An Australian study has found a disturbing number of older people fail to recognise the signs of cardiac arrest and do not know what to do in the event of such an emergency.
Despite older people being more likely to experience or witness a heart attack, the study found 72% of people over 60 had never been trained in cardiopulmonary resuscitation (CPR) and 12% did not even know the 000 emergency number.
JCU Occupational Therapy Professor Michele Clark said community-based training in CPR needed to target people over 40 to improve survival rates associated with cardiac arrest.
She said people over 60 were significantly less knowledgeable about the symptoms of a heart attack than those in their thirties, and one and a half times more likely to have limited knowledge of risk factors.
This group has the lowest knowledge of risk factors, symptoms, the emergency telephone number and CPR, yet is most at risk of experiencing or witnessing a cardiac arrest among peers, Professor Clark said.
Education and training for the older population is a crucial step towards increasing survival from cardiac arrest.
Professor Clark has co-authored a paper on levels of cardiac knowledge and CPR training in older Queenslanders for the latest issue of the Australasian Journal on Ageing.
She says coronary heart disease is Australia's leading cause of death.
The typical heart attack victim is male and most cardiac events occur in or near the home.
In fact, 77% of out-of-hospital cardiac arrests to which the Queensland Ambulance Service (QAS) responds occur at a domestic residence.
Therefore, to minimize cardiac-related deaths, it is imperative that those who live with people in this high-risk population are able to identify a heart attack and act immediately if one occurs.
She said much could be done to prevent heart disease through rapid action and changing health behaviour.
Early CPR can greatly improve survival rates by maintaining the patient's viability for several minutes until life-saving medical interventions can be provided.
But it was also important to know the warning signs. While most of the 4490 people interviewed for the study knew chest pain was a symptom of cardiac arrest, only 38% identified shortness of breath as a signal that something was wrong. Even fewer recognized the importance of spreading pain to the neck, arms and shoulders, and less than 10% realized dizziness, sweating and nausea were also signs.
But it wasn't just people over 60 who struggled to name the symptoms of a heart attack. Participants 18 to 29 years were also significantly less knowledgeable than other age groups about symptoms. But they scored the highest when asked to state the emergency phone number, and were more likely to have completed CPR training.
Smoking was the most commonly identified risk factor in the survey, with 54% of participants naming it as something likely to increase the personal risk of heart disease. Around a third knew that inactivity, being overweight and poor diet were cause for concern, but only a few realized high blood pressure and old age itself were also factors.
Out of a possible 12 risk factors, most people knew only three, with participants over 60 the least able to identify the precursors of coronary heart disease.
Overall, Professor Clark said only 55% of participants had learned CPR, with those over 60 significantly less likely than younger participants to have been recently trained.
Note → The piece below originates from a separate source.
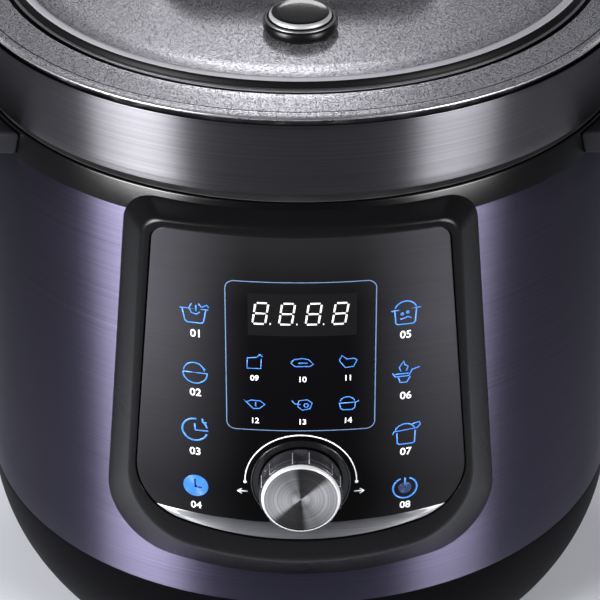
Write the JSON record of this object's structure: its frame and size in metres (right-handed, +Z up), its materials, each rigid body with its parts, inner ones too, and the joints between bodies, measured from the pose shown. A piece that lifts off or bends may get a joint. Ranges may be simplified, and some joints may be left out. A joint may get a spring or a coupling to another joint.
{
  "type": "electric pressure cooker",
  "caption": "Round electric pressure cooker with a twist-lock lid, a lift-out pot and a curved front panel with a rotary knob.",
  "frame": {"origin": "on the floor under the body's axis, at the centre of the bottom of the bounding box", "axes": "+Z up, the control panel faces -Y, +X to the right of someone facing the panel"},
  "size_m": [0.34, 0.3398, 0.3322],
  "materials": {
    "base_plastic": "fine matt",
    "foot_rubber": "matt",
    "screw_steel": "bright",
    "sleeve_steel": "brushed, tinted",
    "neck_plastic": "satin",
    "handle_plastic": "satin",
    "panel_plastic": "satin",
    "lens_black": "high gloss",
    "bright_steel": "brushed",
    "circuit": "satin",
    "display_plastic": "matt",
    "cable_pvc": "matt",
    "pot_aluminium": "satin",
    "cast_plate": "cast, turned",
    "inner_pot_steel": "brushed inside",
    "silicone": "translucent matt",
    "lid_plastic": "satin",
    "band_steel": "brushed, tinted",
    "lid_metallic": "metallic flake",
    "bead_metal": "polished",
    "gloss_black": "gloss",
    "knob_clear": "clear",
    "valve_brass": "turned",
    "float_red": "satin",
    "cup_clear": "clear",
    "spring_steel": "bright"
  },
  "bodies": {
    "housing": {"base_shell": "base_plastic", "base_plate": "base_plastic", "base_screws": "screw_steel", "foot_front": "foot_rubber", "foot_rear": "foot_rubber", "outer_sleeve": "sleeve_steel", "neck_ring": "neck_plastic", "handle_left": "handle_plastic", "handle_right": "handle_plastic", "panel_frame": "panel_plastic", "panel_lens": "lens_black", "trim_strip": "bright_steel", "display_module": "display_plastic", "control_board": "circuit", "rotary_encoder": "screw_steel", "panel_screws": "screw_steel", "board_cable": "cable_pvc", "outer_pot": "pot_aluminium", "heating_plate": "cast_plate", "heating_element": "screw_steel", "probe_bracket": "screw_steel", "probe_spring": "spring_steel", "pressure_switch": "display_plastic", "thermal_fuse": "cable_pvc", "power_board": "circuit", "power_inlet": "gloss_black", "cup_hanger": "handle_plastic"},
    "probe": {"thermal_probe": "screw_steel"},
    "knob": {"knob_skirt": "knob_clear", "knob_cap": "bright_steel", "knob_shaft": "screw_steel"},
    "cooking_pot": {"inner_pot": "inner_pot_steel"},
    "gasket": {"sealing_ring": "silicone"},
    "lid": {"inner_lid": "pot_aluminium", "lid_shell": "lid_plastic", "lid_band": "band_steel", "lid_top_ring": "lid_metallic", "lid_bead": "bead_metal", "lid_top_plate": "lid_metallic", "lid_handle": "handle_plastic", "handle_screws": "screw_steel", "button_housing": "gloss_black", "button_bezel": "bead_metal", "valve_pipe": "valve_brass", "anti_block_cap": "screw_steel", "rocker_pin": "screw_steel", "button_spring": "spring_steel"},
    "button": {"release_button": "gloss_black"},
    "rocker": {"release_rocker": "screw_steel"},
    "weight": {"valve_weight": "handle_plastic"},
    "float": {"float_valve": "float_red"},
    "cup": {"condensate_cup": "cup_clear"}
  },
  "joints": [
    {"name": "lid_lift", "type": "slide", "parent": "housing", "child": "gasket", "axis": [0, 0, 1], "range_m": [0, 0.4]},
    {"name": "lid_twist", "type": "hinge", "parent": "gasket", "child": "lid", "pos_m": [0, 0, 0.25], "axis": [0, 0, 1], "range_deg": [0, 30]},
    {"name": "pot_lift", "type": "slide", "parent": "housing", "child": "cooking_pot", "axis": [0, 0, 1], "range_m": [0, 0.2]},
    {"name": "button_press", "type": "slide", "parent": "lid", "child": "button", "axis": [0, 0, -1], "range_m": [0, 0.003], "stiffness_N_per_m": 900, "springref_m": -0.002, "deforming": ["button_spring"]},
    {"name": "rocker_tilt", "type": "hinge", "parent": "lid", "child": "rocker", "pos_m": [0, -0.012, 0.2848], "axis": [1, 0, 0], "range_deg": [0, 2.1]},
    {"name": "weight_rise", "type": "slide", "parent": "lid", "child": "weight", "axis": [0, 0, 1], "range_m": [0, 0.0032]},
    {"name": "float_rise", "type": "slide", "parent": "lid", "child": "float", "axis": [0, 0, 1], "range_m": [0, 0.004]},
    {"name": "probe_press", "type": "slide", "parent": "housing", "child": "probe", "axis": [0, 0, -1], "range_m": [0, 0.0025], "stiffness_N_per_m": 1200, "springref_m": -0.0015, "deforming": ["probe_spring"]},
    {"name": "knob_turn", "type": "hinge", "parent": "housing", "child": "knob", "pos_m": [0, -0.15643, 0.12996], "axis": [0, -0.9986, 0.0523], "continuous": true},
    {"name": "cup_slide", "type": "slide", "parent": "housing", "child": "cup", "axis": [0, 1, 0], "range_m": [0, 0.045]}
  ],
  "couplings": [
    {"joint": "pot_lift", "follows": "lid_lift", "ratio": 0.5},
    {"joint": "rocker_tilt", "follows": "button_press", "rad_per_m": 12.048},
    {"joint": "weight_rise", "follows": "button_press", "ratio": 1.012}
  ]
}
In fact, about 72% of people over 60 had never been trained in CPR, compared with 24% of people in the 18-29 age bracket.
Older participants exhibited lower levels of knowledge and training in all areas investigated in the current study, she said.
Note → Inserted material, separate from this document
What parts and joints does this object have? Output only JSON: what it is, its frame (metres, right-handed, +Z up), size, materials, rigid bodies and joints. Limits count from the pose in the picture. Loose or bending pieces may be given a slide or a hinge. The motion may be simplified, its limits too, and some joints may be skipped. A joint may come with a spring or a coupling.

These age differences remained strong even after controlling for a range of demographic and personal factors.
She said one reason for the differences could be that older people were unlikely to have had the same exposure to emergency medical education as younger people.
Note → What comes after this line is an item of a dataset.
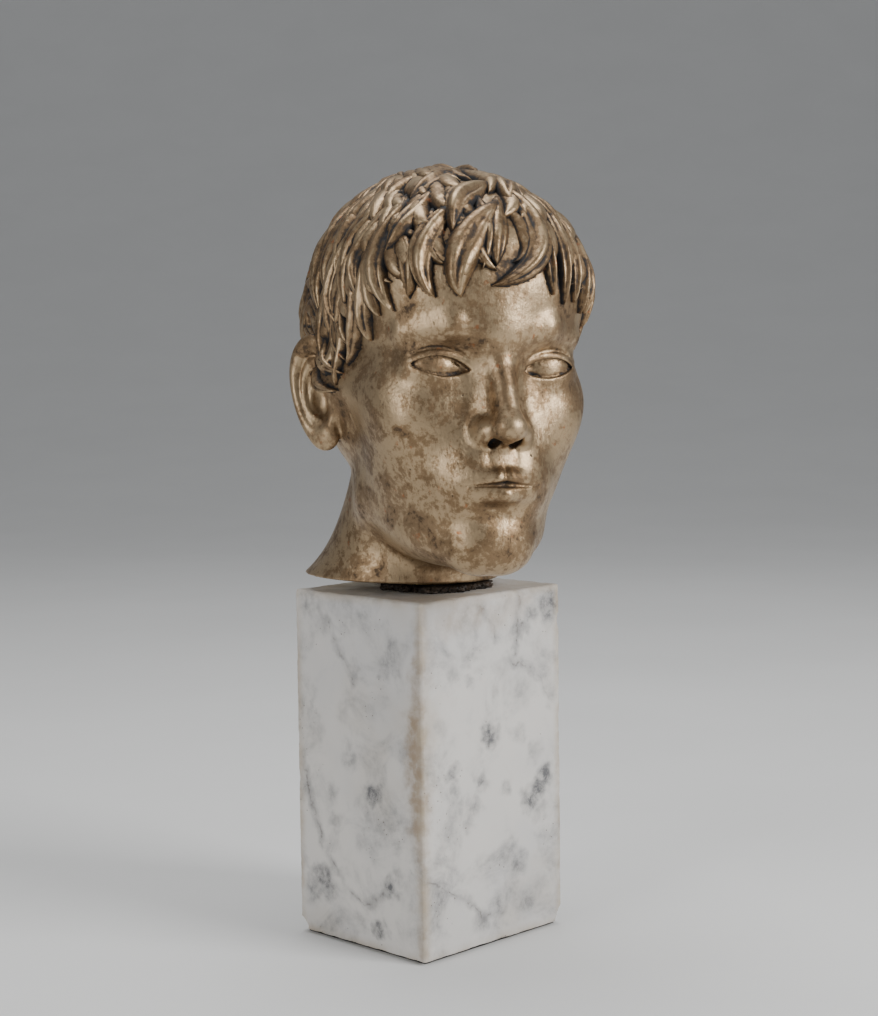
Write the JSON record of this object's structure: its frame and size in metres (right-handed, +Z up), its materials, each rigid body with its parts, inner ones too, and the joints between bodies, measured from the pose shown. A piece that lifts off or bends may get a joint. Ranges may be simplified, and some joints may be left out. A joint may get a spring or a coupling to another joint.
{
  "type": "bust on a stone block",
  "caption": "Cast metal head with short combed hair, held by a threaded rod on an upright marble block and turned on it by hand.",
  "frame": {"origin": "middle of the underside of the felt sheet, where the bust stands", "axes": "+Z up along the rod, -Y out of the block's front face, +X out of the block's face on the left side of a figure that looks along -Y"},
  "size_m": [0.1184, 0.1404, 0.3109],
  "materials": {
    "bronze": "aged bronze, dark in the hollows and rubbed pale gold on the high parts",
    "marble": "honed white marble with grey clouds and thin veins",
    "plaster": "cast plaster, matt",
    "filler": "dark brown resin filler, rough",
    "brass": "turned brass",
    "steel": "zinc plated steel",
    "fibre": "red vulcanised fibre",
    "felt": "dark green pressed felt"
  },
  "bodies": {
    "base": {"marble_block": "marble", "felt_sheet": "felt"},
    "head": {"head_casting": "bronze", "plaster_core": "plaster", "neck_filler": "filler", "spacer": "brass", "threaded_rod": "steel", "anchor_plate": "steel", "anchor_nuts": "steel", "fibre_washer": "fibre", "steel_washer": "steel", "spring_washer": "steel", "clamp_nut": "steel"}
  },
  "joints": [
    {"name": "head_turn", "type": "hinge", "parent": "base", "child": "head", "pos_m": [0, 0, 0.141], "axis": [0, 0, 1], "continuous": true}
  ]
}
Health promotion initiatives such as first aid, safety awareness and healthy eating have only recently been incorporated into the school curriculum. These days, CPR training is offered in work, school and university environments.
Older, retired adults may not have had access to such institutionalized training. Also, community CPR training courses specifically aimed at older people are scarce.
Professor Clark undertook the study in association with researchers from the QAS and the Australian Centre for Prehospital Research at the University of Queensland.